European Parliament votes on constitution for the internet

Digital Services Act

Today the European Parliament voted to determine its position on the Digital Services Act (DSA), after which the trilogue negotiations with the European Commission and Council will begin. The Greens/EFA have long campaigned for a fairer internet with less power in the hands of tech giants. The DSA is the EU’s answer to the fact that a few large online platforms (such as Meta, Google, Apple, Amazon and Microsoft) control the digital ecosystem. The DSA will become the new framework for online services for the EU on how to deal with hate speech, disinformation, platform oversight, reporting procedures and surveillance-based advertising. 

Alexandra Geese MEP, Greens/EFA shadow rapporteur in the Committee on the Internal Market and Consumer Protection, comments:

“A digital constitution for Europe has been long overdue. The European Parliament enters the trilogue negotiations on the DSA with a strong position: Tech giants like Facebook and Google must no longer be able to monopolise control over our digital ecosystem. With this law, the EU manages to combat systemic risks while protecting freedom of expression. Platforms become liable for their own behaviour, not for the expressions of their users. 

“The ban on surveillance advertising based on sensitive data such as a user’s origin, political opinion or sexual orientation as well as the total ban on surveillance advertising to children and young people is a groundbreaking success. The Greens/EFA have successfully pushed for consistent prosecution of illegal content, protection against manipulation, new standards in the protection of minors and for independent audits.

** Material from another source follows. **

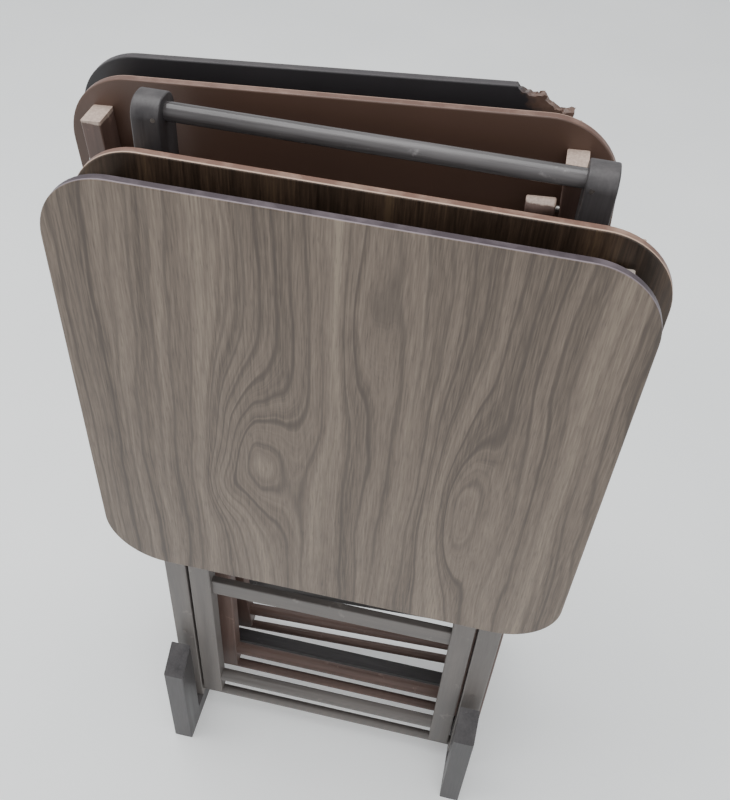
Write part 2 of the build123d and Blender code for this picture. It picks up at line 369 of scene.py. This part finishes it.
def board_material(finish: BoardFinish, face: Facing, centre: Vector, thickness: float) -> bpy.types.Material:
    """Melamine laminate printed as walnut on a painted board; satin, with fine pores pressed into it.

    Args:
        finish: The board's finish.
        face: Which way the laminate looks.
        centre: The middle of the laminate face.
        thickness: The board's thickness.

    Returns:
        The material, on Object coordinates.
    """
    material, tree, shader = new_material(finish.name)
    place = add_node(tree, "ShaderNodeTexCoord").outputs["Object"]
    moved = add_node(tree, "ShaderNodeMapping", {"Vector": place, "Location": -centre}).outputs[0]
    # Fibres are about a millimetre wide; pores are dark dashes under a millimetre wide, about 10 mm long.
    fibre = noise(tree, stretched(tree, moved, (640.0, 1.0, 34.0)), 1.0, 3.0)
    pore = noise(tree, stretched(tree, moved, (900.0, 1.0, 70.0)), 1.0, 1.0)
    printed = walnut_print(tree, finish, moved, fibre, pore)
    # Depth below the laminate face picks face, rim or underside.
    through = add_node(tree, "ShaderNodeSeparateXYZ", {0: moved}).outputs[1]
    depth = maths(tree, "MULTIPLY", through, -float(face.value))
    below_face = ramp(tree, depth, 0.5 * MM, 0.9 * MM)
    past_line = ramp(tree, depth, 1.5 * MM, 2.1 * MM)
    under = ramp(tree, depth, thickness - 0.9 * MM, thickness - 0.4 * MM)
    scuffed = ramp(tree, noise(tree, moved, 45.0, 4.0), 0.48, 0.72, 0.0, 0.4)
    rim = blend(tree, past_line, finish.rim_line, blend(tree, scuffed, finish.rim, finish.rim_line))
    cloudy = ramp(tree, noise(tree, moved, 9.0, 5.0), 0.3, 0.75, 0.0, 0.4)
    underside = blend(tree, cloudy, finish.underside, finish.rim)
    colour = blend(tree, under, blend(tree, below_face, printed, rim), underside)
    gloss = ramp(tree, fibre, 0.2, 0.8, finish.face_roughness - 0.06, finish.face_roughness + 0.1)
    dents = {"Height": pore, "Strength": 0.12, "Distance": 0.2 * MM}
    bump = add_node(tree, "ShaderNodeBump", dents).outputs[0]
    plug_in(tree, shader, Base_Color=colour, Roughness=gloss, Normal=bump)
    shader.inputs["IOR"].default_value = PAINT_IOR
    return material


def wood_material(finish: WoodFinish, grain: Grain, bare_above: float | None = None) -> bpy.types.Material:
    """Beech under satin paint or stain: the grain shows as fine ridges, and rubbed spots show lighter.

    Args:
        finish: The wood's finish.
        grain: Which way its grain runs.
        bare_above: The height of its sawn top end, where bare wood shows, in metres.

    Returns:
        The material, on Object coordinates.
    """
    material, tree, shader = new_material(finish.name)
    place = add_node(tree, "ShaderNodeTexCoord").outputs["Object"]
    along = stretched(tree, place, grain.value)
    # Grain ridges about 2 mm apart, over broader streaks.
    ridge = noise(tree, along, 480.0, 3.0)
    broad = noise(tree, along, 70.0, 4.0)
    rub = noise(tree, place, 38.0, 6.0, 0.65)
    tone = ramp(tree, maths(tree, "MULTIPLY_ADD", ridge, 0.35, broad), 0.45, 0.95, 0.0, 0.45)
    painted = blend(tree, tone, finish.base, finish.worn)
    spots = ramp(tree, rub, finish.wear, finish.wear + 0.08, 0.0, 0.7)
    colour = blend(tree, spots, painted, finish.worn)
    if bare_above is not None:
        # The paint has a ragged edge a few millimetres below the sawn end.
        height = add_node(tree, "ShaderNodeSeparateXYZ", {0: place}).outputs[2]
        ragged = maths(tree, "MULTIPLY_ADD", rub, 9 * MM, height)
        bare = ramp(tree, ragged, bare_above + 1.5 * MM, bare_above + 2.5 * MM)
        colour = blend(tree, bare, colour, blend(tree, ridge, finish.bare, finish.worn))
    gloss = ramp(tree, broad, 0.3, 0.7, finish.roughness - 0.08, finish.roughness + 0.12)
    ridges = {"Height": ridge, "Strength": 0.25, "Distance": 0.3 * MM}
    bump = add_node(tree, "ShaderNodeBump", ridges).outputs[0]
    plug_in(tree, shader, Base_Color=colour, Roughness=gloss, Normal=bump)
    shader.inputs["IOR"].default_value = PAINT_IOR
    return material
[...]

Particularly groundbreaking is the new right for NGOs and academic researchers to access data collected by major platforms. Recommendation systems currently promote extremist content and disinformation which endangers our democracy. In the future we will be able to study them and pass evidence-based rules that will make the internet a better place.”

Kim van Sparrentak MEP, Greens/EFA member of the Committee on the Internal Market and Consumer Protection, comments:

“With the Digital Services Act, the European Parliament has taken steps towards a better internet and more power to the people online. With clear procedures and independent reviews, platforms will no longer be able to arbitrarily delete user content and accounts, while also being required to show transparency around their algorithms. This puts the power over the freedom of expression back in our own hands. Furthermore, the EU has made a strong choice to ban manipulation of users' choices online with dark patterns and stop the collection of sensitive information about our health, sexuality and political preferences for ads.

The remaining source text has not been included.